I think you could well be on to something, but like Christianity, you don’ have unbiased documentation or historians to tell the story, everybody is biased and passionately biased.
I always thought the opensource shtick came from Stallman and the MIT gang but what do I know!
I think you have to push this further and ask, and what, pray tell, did IBM do all this freeness stuff *for*? And the answer is: to get enthusiastic and free labour, to later GOM it and exploit it commercially. As they do now in other settings like opensim or SL.

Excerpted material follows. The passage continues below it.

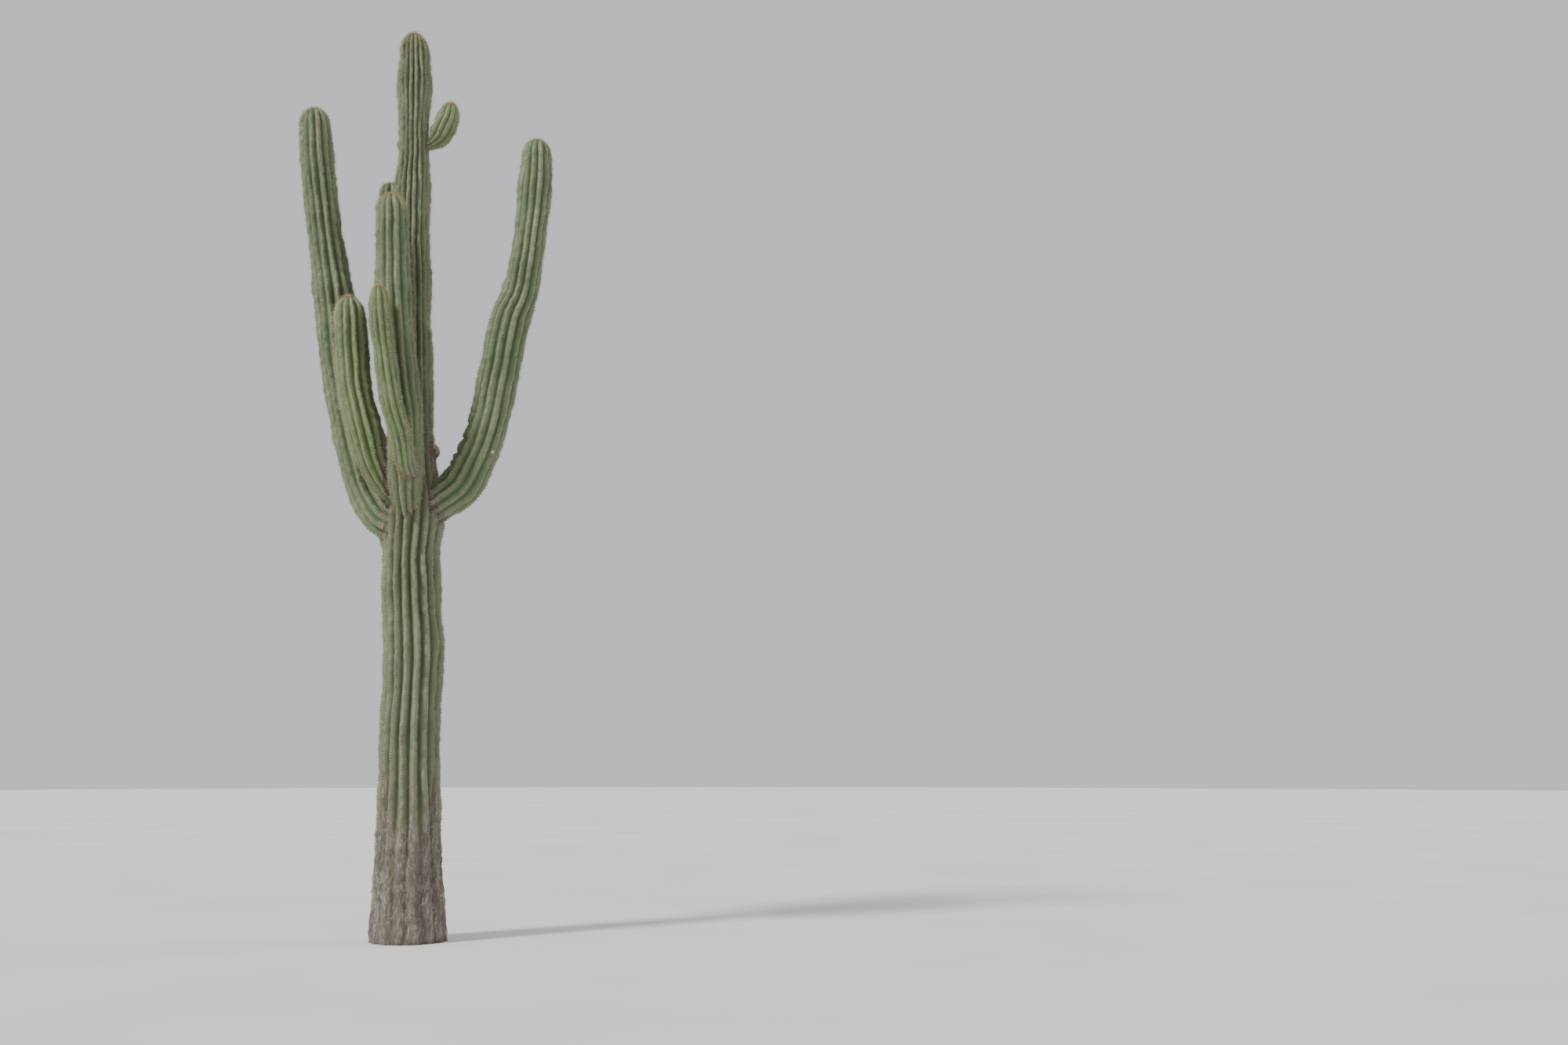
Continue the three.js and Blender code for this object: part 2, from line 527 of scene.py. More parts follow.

I’d love to see where these proprietary code fundamentalists are. Where are they hidden? I’ve never seen them, anywhere. What I see are sometimes coders in companies who make proprietary software and who also use and recognize opensouce software, and who are nothing like the opensouce zealots who insist everything be free. I don’t doubt there are such fundamentalists on the other side of the aisle, I’ve just never seen them. Point me to them.
Re: “I am a free software proponent, but I don’t care what you choose, as long as you don’t try to tell me what I can choose, use , develop, modify, do, think, or say about it. All of those things are my freedoms as they are rightfully yours.”
This is the kind of hilarious thing that opensource extremists always say. We are admonished not to speak. We can’t criticize. We can’t push back. We must bow our heads and accept the fabulousness of opensource — or else.
How any one related to SL could say “OS is always secure” given the hacking and griefing with the OS viewers and given OpenSim and all the issues there is…beyond me!